#### Work to complete:
Locate every line below that contains the word "pose" and copy it.
# START OF Material
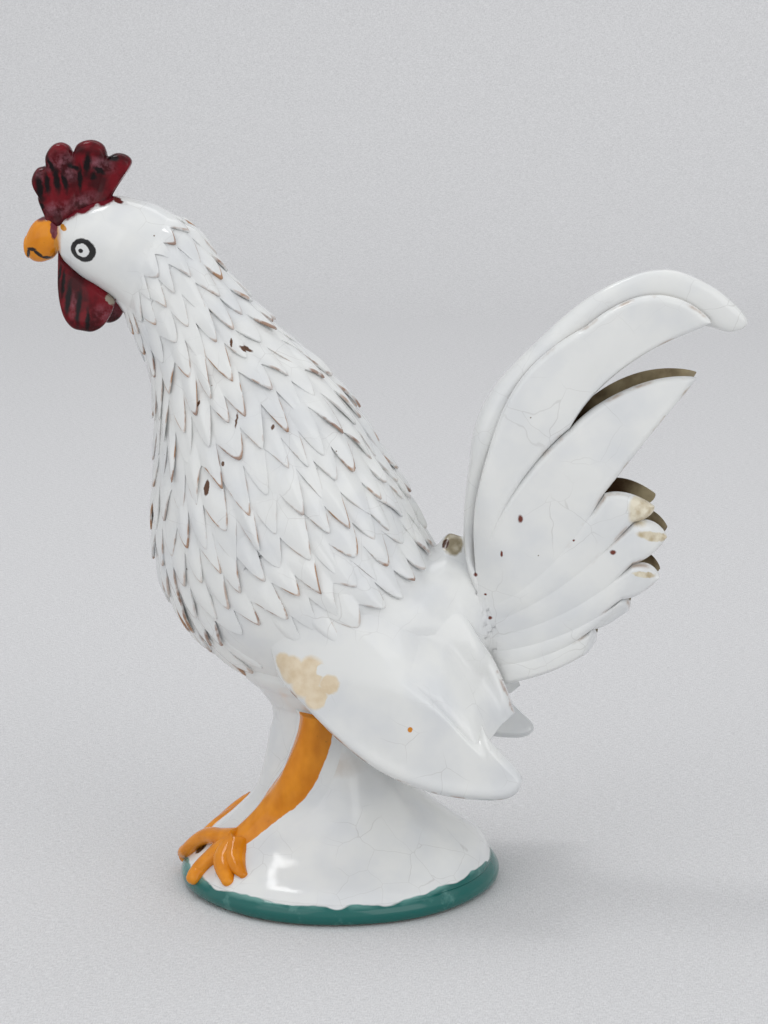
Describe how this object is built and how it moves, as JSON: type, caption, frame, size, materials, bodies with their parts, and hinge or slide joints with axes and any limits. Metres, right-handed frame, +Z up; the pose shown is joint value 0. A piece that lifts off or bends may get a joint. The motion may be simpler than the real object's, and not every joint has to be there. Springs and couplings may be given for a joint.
{
  "type": "rooster figurine",
  "caption": "Free-standing glazed earthenware rooster with a hollow base, raised comb, applied feathers and arched hollow tail.",
  "frame": {"origin": "centre of the round foot ring, on the plane that the figurine stands on", "axes": "+Z up, the rooster faces -X with its tail towards +X, and its left side is -Y"},
  "size_m": [0.3052, 0.14, 0.3216],
  "materials": {
    "white_glaze": "glossy white tin glaze over buff earthenware, crazed",
    "feather_glaze": "glossy white tin glaze, thin and brown along the feather edges",
    "orange_glaze": "glossy orange-yellow glaze",
    "red_glaze": "glossy dark red glaze with black strokes",
    "green_glaze": "glossy blue-green glaze"
  },
  "bodies": {
    "root": {"foot_ring": "green_glaze", "mound": "white_glaze", "head": "white_glaze", "beak": "orange_glaze", "comb": "red_glaze", "top_sickle_feather": "white_glaze", "left_body_half": "white_glaze", "left_wattle": "red_glaze", "left_wing": "white_glaze", "left_saddle_lobe": "white_glaze", "left_leg": "orange_glaze", "right_body_half": "white_glaze", "right_wattle": "red_glaze", "right_wing": "white_glaze", "right_saddle_lobe": "white_glaze", "right_leg": "orange_glaze", "left_inner_toe": "orange_glaze", "left_middle_toe": "orange_glaze", "left_outer_toe": "orange_glaze", "left_rear_toe": "orange_glaze", "right_inner_toe": "orange_glaze", "right_middle_toe": "orange_glaze", "right_outer_toe": "orange_glaze", "right_rear_toe": "orange_glaze", "left_sickle_feather": "white_glaze", "left_upper_tail_feather": "white_glaze", "left_second_tail_feather": "white_glaze", "left_third_tail_feather": "white_glaze", "left_fourth_tail_feather": "white_glaze", "left_fifth_tail_feather": "white_glaze", "left_lowest_tail_feather": "white_glaze", "right_sickle_feather": "white_glaze", "right_upper_tail_feather": "white_glaze", "right_second_tail_feather": "white_glaze", "right_third_tail_feather": "white_glaze", "right_fourth_tail_feather": "white_glaze", "right_fifth_tail_feather": "white_glaze", "right_lowest_tail_feather": "white_glaze", "feather_row_01": "feather_glaze", "feather_row_02": "feather_glaze", "feather_row_03": "feather_glaze", "feather_row_04": "feather_glaze", "feather_row_05": "feather_glaze", "feather_row_06": "feather_glaze", "feather_row_07": "feather_glaze", "feather_row_08": "feather_glaze", "feather_row_09": "feather_glaze", "feather_row_10": "feather_glaze", "feather_row_11": "feather_glaze", "feather_row_12": "feather_glaze", "feather_row_13": "feather_glaze"}
  },
  "joints": []
}
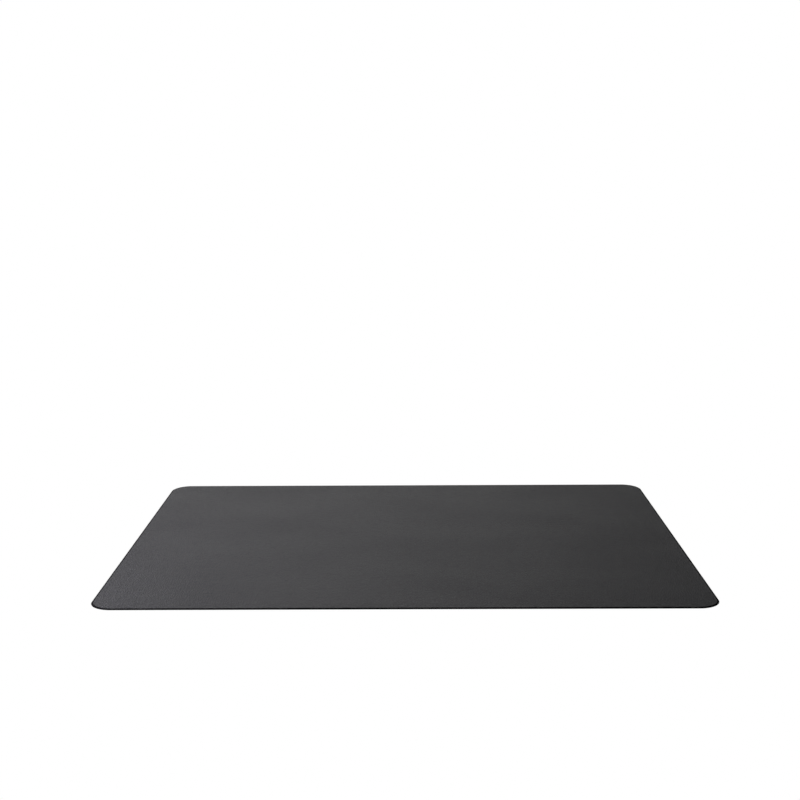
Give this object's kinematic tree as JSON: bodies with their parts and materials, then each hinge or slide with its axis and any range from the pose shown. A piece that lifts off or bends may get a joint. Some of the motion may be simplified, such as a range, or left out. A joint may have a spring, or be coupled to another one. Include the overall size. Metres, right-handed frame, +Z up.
{
  "type": "chair mat",
  "caption": "Thin rectangular floor mat for a rolling office chair: laminated vinyl plies with an embossed top, a studded grip underside and a bevelled edge band with rounded corners.",
  "frame": {"origin": "centre of the underside, where the mat lies on the floor", "axes": "+Z up out of the wear sheet, +X along the long side, -Y towards the long edge that faces the viewer"},
  "size_m": [1.2, 0.9, 0.002],
  "materials": {
    "wear_vinyl": "satin",
    "scrim_yarn": "matte",
    "core_vinyl": "matte",
    "backing_vinyl": "matte",
    "band_vinyl": "matte"
  },
  "bodies": {
    "root": {"wear_sheet": "wear_vinyl", "reinforcing_scrim": "scrim_yarn", "core_sheet": "core_vinyl", "grip_backing": "backing_vinyl", "edge_band": "band_vinyl"}
  },
  "joints": []
}
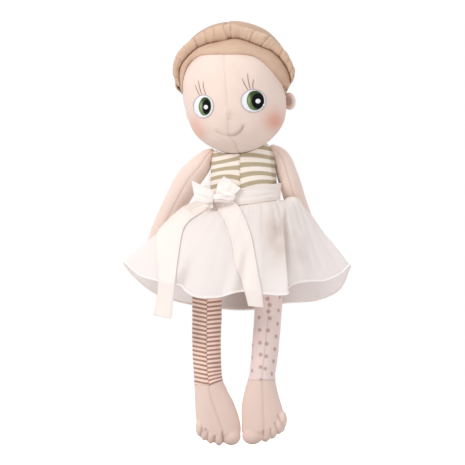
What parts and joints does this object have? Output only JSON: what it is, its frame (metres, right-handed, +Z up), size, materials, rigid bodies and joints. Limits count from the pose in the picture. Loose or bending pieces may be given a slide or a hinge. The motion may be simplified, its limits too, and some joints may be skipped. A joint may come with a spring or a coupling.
{
  "type": "doll",
  "caption": "Soft rag doll in a gauze skirt, sash and striped bodice, with a jointed neck, arms, waist and legs.",
  "frame": {"origin": "middle of the doll's width and depth, at the level of its lowest toe", "axes": "+Z up from toes to crown, -Y is the way the doll faces, +X is on the right seen from the front"},
  "size_m": [0.185, 0.0964, 0.349],
  "materials": {
    "skin_jersey": "matt brushed jersey",
    "hair_jersey": "matt jersey, gathered in front",
    "eye_thread": "satin stitch, slight sheen",
    "stuffing_fibre": "loose polyester fibre",
    "bodice_stripe": "jersey with khaki stripes on off-white",
    "leg_stripe": "jersey with fine reddish-brown stripes on peach",
    "leg_dots": "jersey with small brown dots on pale pink-grey",
    "skirt_gauze": "thin off-white gauze, slightly see-through",
    "sash_cotton": "ivory cotton, woven"
  },
  "bodies": {
    "torso": {"bodice_front_right": "bodice_stripe", "bodice_front_left": "bodice_stripe", "bodice_back": "bodice_stripe", "torso_stuffing": "stuffing_fibre", "sash_band": "sash_cotton", "bow_knot": "sash_cotton", "bow_loop_left": "sash_cotton", "bow_tip": "sash_cotton", "bow_loop_right": "sash_cotton", "sash_tail_left": "sash_cotton", "sash_tail_right": "sash_cotton", "skirt": "skirt_gauze"},
    "neck": {"neck": "skin_jersey"},
    "head": {"face_panel_right": "skin_jersey", "face_panel_left": "skin_jersey", "head_back_panel": "skin_jersey", "head_stuffing": "stuffing_fibre", "hair_band": "hair_jersey", "hair_cap_right": "hair_jersey", "hair_cap_left": "hair_jersey", "hair_roll_left": "hair_jersey", "hair_roll_middle": "hair_jersey", "hair_roll_right": "hair_jersey", "ear_right": "skin_jersey", "ear_left": "skin_jersey", "eye_embroidery_right": "eye_thread", "eye_embroidery_left": "eye_thread"},
    "hips": {"seat_panel_front": "skin_jersey", "seat_panel_back": "skin_jersey", "seat_stuffing": "stuffing_fibre"},
    "arm_left": {"arm_left_outer_skin": "skin_jersey", "arm_left_inner_skin": "skin_jersey", "arm_left_stuffing": "stuffing_fibre"},
    "leg_left": {"leg_left_tube_right_half": "leg_stripe", "leg_left_tube_left_half": "leg_stripe", "foot_left_right_half": "skin_jersey", "foot_left_left_half": "skin_jersey", "leg_left_stuffing": "stuffing_fibre"},
    "arm_right": {"arm_right_outer_skin": "skin_jersey", "arm_right_inner_skin": "skin_jersey", "arm_right_stuffing": "stuffing_fibre"},
    "leg_right": {"leg_right_tube_right_half": "leg_dots", "leg_right_tube_left_half": "leg_dots", "foot_right_right_half": "skin_jersey", "foot_right_left_half": "skin_jersey", "leg_right_stuffing": "stuffing_fibre"}
  },
  "joints": [
    {"name": "neck_nod", "type": "hinge", "parent": "torso", "child": "neck", "pos_m": [0.003, 0.00705, 0.2375], "axis": [1, 0, 0], "range_deg": [-15, 8]},
    {"name": "head_turn", "type": "hinge", "parent": "neck", "child": "head", "pos_m": [0.0032, -0.00195, 0.2424], "axis": [-0.1097, 0, 0.994], "range_deg": [-35, 35]},
    {"name": "shoulder_left", "type": "hinge", "parent": "torso", "child": "arm_left", "pos_m": [-0.0293, 0.00605, 0.2344], "axis": [0, 1, 0], "range_deg": [0, 110]},
    {"name": "shoulder_right", "type": "hinge", "parent": "torso", "child": "arm_right", "pos_m": [0.0407, 0.00605, 0.2344], "axis": [0, -1, 0], "range_deg": [0, 110]},
    {"name": "waist_fold", "type": "hinge", "parent": "torso", "child": "hips", "pos_m": [0.006, 0.00405, 0.1645], "axis": [-1, 0, 0], "range_deg": [-15, 90], "deforming": ["skirt", "sash_tail_left", "sash_tail_right"]},
    {"name": "hip_left", "type": "hinge", "parent": "hips", "child": "leg_left", "pos_m": [-0.0242, 0.00405, 0.1342], "axis": [-1, 0, 0], "range_deg": [-20, 20]},
    {"name": "hip_right", "type": "hinge", "parent": "hips", "child": "leg_right", "pos_m": [0.0266, 0.00405, 0.1342], "axis": [-1, 0, 0], "range_deg": [-20, 20]}
  ]
}
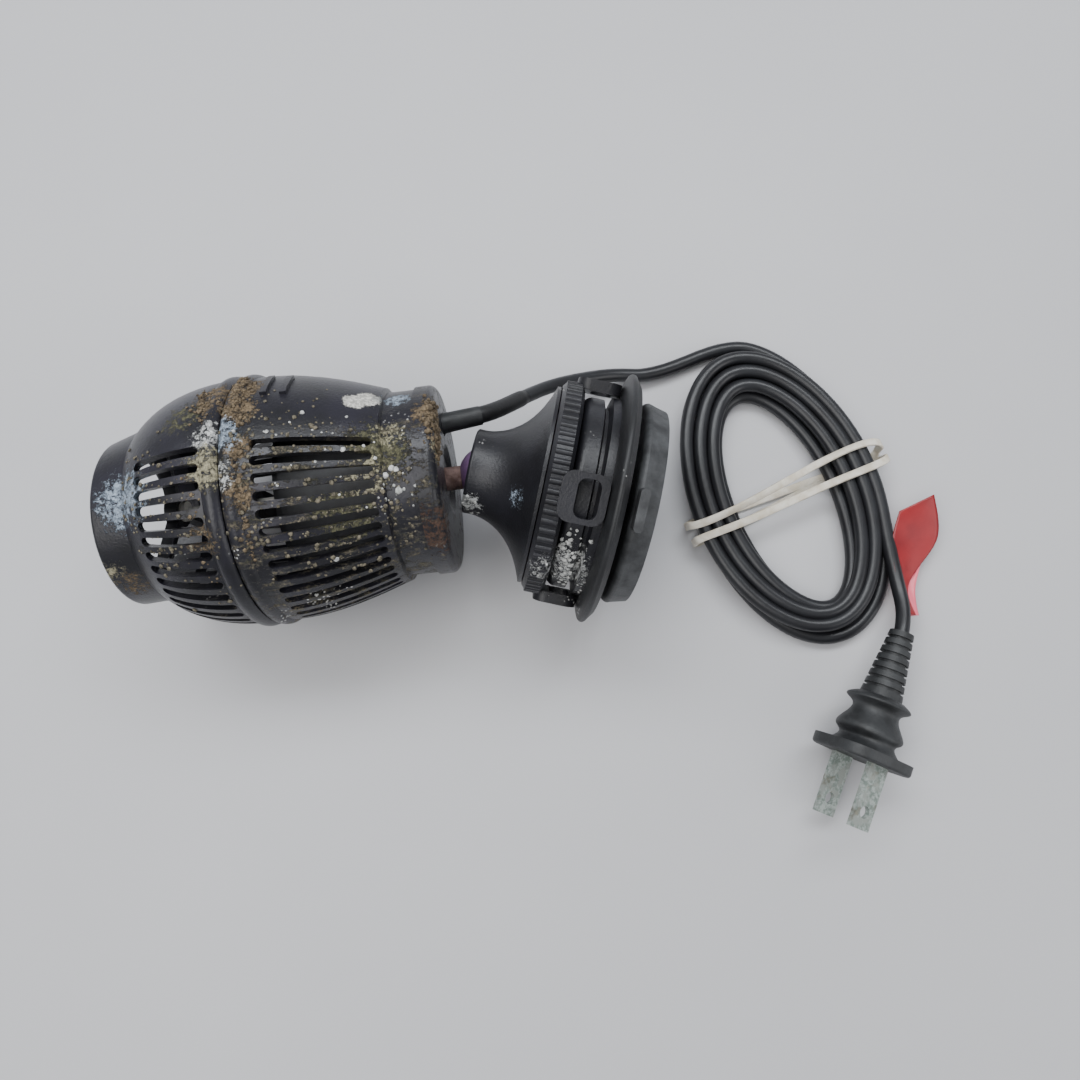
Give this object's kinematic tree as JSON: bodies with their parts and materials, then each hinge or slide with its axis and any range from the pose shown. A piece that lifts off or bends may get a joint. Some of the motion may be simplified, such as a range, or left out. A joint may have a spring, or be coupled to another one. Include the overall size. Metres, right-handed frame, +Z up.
{
  "type": "submersible circulation pump",
  "caption": "Submersible circulation pump with slotted intake cages, an open outlet ring, a ball-jointed twist-lock suction mount and a coiled mains lead with plug.",
  "frame": {"origin": "centre of the base of the pump and mount together, on the surface they lie on, without the mains lead", "axes": "+X along the pump from outlet to suction mount in plan, +Z up"},
  "size_m": [0.2184, 0.1426, 0.0642],
  "materials": {
    "shell": "moulded black plastic with dried algae and lime",
    "impeller": "moulded",
    "housing": "moulded",
    "potting": "cast resin",
    "steel": "stamped",
    "bobbin": "moulded",
    "copper": "enamelled copper wire",
    "ceramic": "ground ceramic",
    "stem": "moulded, encrusted",
    "cord": "satin sheath",
    "band": "matt rubber",
    "plug": "moulded",
    "brass": "tarnished with green corrosion",
    "tag": "printed film, left plain",
    "magnet": "sintered ferrite",
    "liner": "moulded",
    "mount_plastic": "moulded",
    "rubber": "moulded",
    "pad": "frosted soft rubber"
  },
  "bodies": {
    "pump": {"rear_cage": "shell", "end_cap": "shell", "motor_housing": "housing", "motor_potting": "potting", "stator_core": "steel", "coil_bobbins": "bobbin", "coil_windings": "copper", "rotor_well_cover": "housing", "rear_bearing": "ceramic", "ball_stem": "stem", "cable_boot": "cord", "cord_lead": "cord", "cord_coil": "cord", "cord_tail": "cord", "rubber_band": "band", "plug_strain_relief": "plug", "plug_body": "plug", "plug_blades": "brass", "cord_tag": "tag"},
    "front": {"front_cage": "shell", "outlet_nozzle": "shell", "bearing_spider": "shell", "front_bearing": "ceramic"},
    "rotor": {"rotor_shaft": "ceramic", "rotor_magnet": "magnet", "impeller": "impeller", "thrust_washers": "bobbin"},
    "ball_liner": {"ball_liner": "liner"},
    "ball_seat": {"ball_seat": "liner"},
    "mount": {"socket_cone": "mount_plastic", "cup_hub": "mount_plastic", "cup_bell": "rubber"},
    "grip": {"grip_ring": "mount_plastic"},
    "pad": {"suction_pad": "pad", "pull_stud": "mount_plastic", "stud_pin": "steel"}
  },
  "joints": [
    {"name": "rotor_spin", "type": "hinge", "parent": "pump", "child": "rotor", "pos_m": [0.02283, 0.00411, 0.03424], "axis": [0.9993, 0, 0.0384], "continuous": true},
    {"name": "front_cage_twist", "type": "hinge", "parent": "pump", "child": "front", "pos_m": [0.02283, 0.00411, 0.03424], "axis": [0.9993, 0, 0.0384], "range_deg": [0, 20]},
    {"name": "ball_swivel", "type": "hinge", "parent": "pump", "child": "ball_liner", "pos_m": [0.02283, 0.00411, 0.03424], "axis": [0.9993, 0, 0.0384], "range_deg": [-90, 45]},
    {"name": "ball_tilt", "type": "hinge", "parent": "ball_liner", "child": "ball_seat", "pos_m": [0.02283, 0.00411, 0.03424], "axis": [0.0364, 0.321, -0.9464], "range_deg": [-19, 6]},
    {"name": "mount_roll", "type": "hinge", "parent": "ball_seat", "child": "mount", "pos_m": [0.02283, 0.00411, 0.03424], "axis": [0.9488, -0.3083, -0.0681], "continuous": true},
    {"name": "grip_turn", "type": "hinge", "parent": "mount", "child": "grip", "pos_m": [0.02283, 0.00411, 0.03424], "axis": [0.9488, -0.3083, -0.0681], "range_deg": [0, 60]},
    {"name": "pad_lift", "type": "slide", "parent": "mount", "child": "pad", "axis": [-0.9488, 0.3083, 0.0681], "range_m": [0, 0.0016]}
  ],
  "couplings": [
    {"joint": "pad_lift", "follows": "grip_turn", "m_per_rad": 0.00152}
  ]
}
# END OF Material
#### Complete response:
Describe how this object is built and how it moves, as JSON: type, caption, frame, size, materials, bodies with their parts, and hinge or slide joints with axes and any limits. Metres, right-handed frame, +Z up; the pose shown is joint value 0. A piece that lifts off or bends may get a joint. The motion may be simpler than the real object's, and not every joint has to be there. Springs and couplings may be given for a joint.
Give this object's kinematic tree as JSON: bodies with their parts and materials, then each hinge or slide with its axis and any range from the pose shown. A piece that lifts off or bends may get a joint. Some of the motion may be simplified, such as a range, or left out. A joint may have a spring, or be coupled to another one. Include the overall size. Metres, right-handed frame, +Z up.
What parts and joints does this object have? Output only JSON: what it is, its frame (metres, right-handed, +Z up), size, materials, rigid bodies and joints. Limits count from the pose in the picture. Loose or bending pieces may be given a slide or a hinge. The motion may be simplified, its limits too, and some joints may be skipped. A joint may come with a spring or a coupling.
Give this object's kinematic tree as JSON: bodies with their parts and materials, then each hinge or slide with its axis and any range from the pose shown. A piece that lifts off or bends may get a joint. Some of the motion may be simplified, such as a range, or left out. A joint may have a spring, or be coupled to another one. Include the overall size. Metres, right-handed frame, +Z up.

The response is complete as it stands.